- Available data -
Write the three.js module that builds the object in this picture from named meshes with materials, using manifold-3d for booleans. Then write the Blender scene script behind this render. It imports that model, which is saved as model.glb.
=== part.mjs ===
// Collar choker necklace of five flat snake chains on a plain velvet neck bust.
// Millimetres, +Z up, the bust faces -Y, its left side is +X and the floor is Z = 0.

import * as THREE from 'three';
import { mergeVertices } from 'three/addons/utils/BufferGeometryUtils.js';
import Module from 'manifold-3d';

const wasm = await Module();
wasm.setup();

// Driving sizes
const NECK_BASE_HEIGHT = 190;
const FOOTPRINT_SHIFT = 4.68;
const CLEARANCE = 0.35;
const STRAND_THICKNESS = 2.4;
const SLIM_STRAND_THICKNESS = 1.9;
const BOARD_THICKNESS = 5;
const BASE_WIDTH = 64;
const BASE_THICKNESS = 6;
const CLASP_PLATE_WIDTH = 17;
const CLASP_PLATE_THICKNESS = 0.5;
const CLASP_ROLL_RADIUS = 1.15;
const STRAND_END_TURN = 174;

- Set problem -
Output the listing above without altering a single character.

- Solution to this task -
Write the three.js module that builds the object in this picture from named meshes with materials, using manifold-3d for booleans. Then write the Blender scene script behind this render. It imports that model, which is saved as model.glb.
=== part.mjs ===
// Collar choker necklace of five flat snake chains on a plain velvet neck bust.
// Millimetres, +Z up, the bust faces -Y, its left side is +X and the floor is Z = 0.

import * as THREE from 'three';
import { mergeVertices } from 'three/addons/utils/BufferGeometryUtils.js';
import Module from 'manifold-3d';

const wasm = await Module();
wasm.setup();

// Driving sizes
const NECK_BASE_HEIGHT = 190;
const FOOTPRINT_SHIFT = 4.68;
const CLEARANCE = 0.35;
const STRAND_THICKNESS = 2.4;
const SLIM_STRAND_THICKNESS = 1.9;
const BOARD_THICKNESS = 5;
const BASE_WIDTH = 64;
const BASE_THICKNESS = 6;
const CLASP_PLATE_WIDTH = 17;
const CLASP_PLATE_THICKNESS = 0.5;
const CLASP_ROLL_RADIUS = 1.15;
const STRAND_END_TURN = 174;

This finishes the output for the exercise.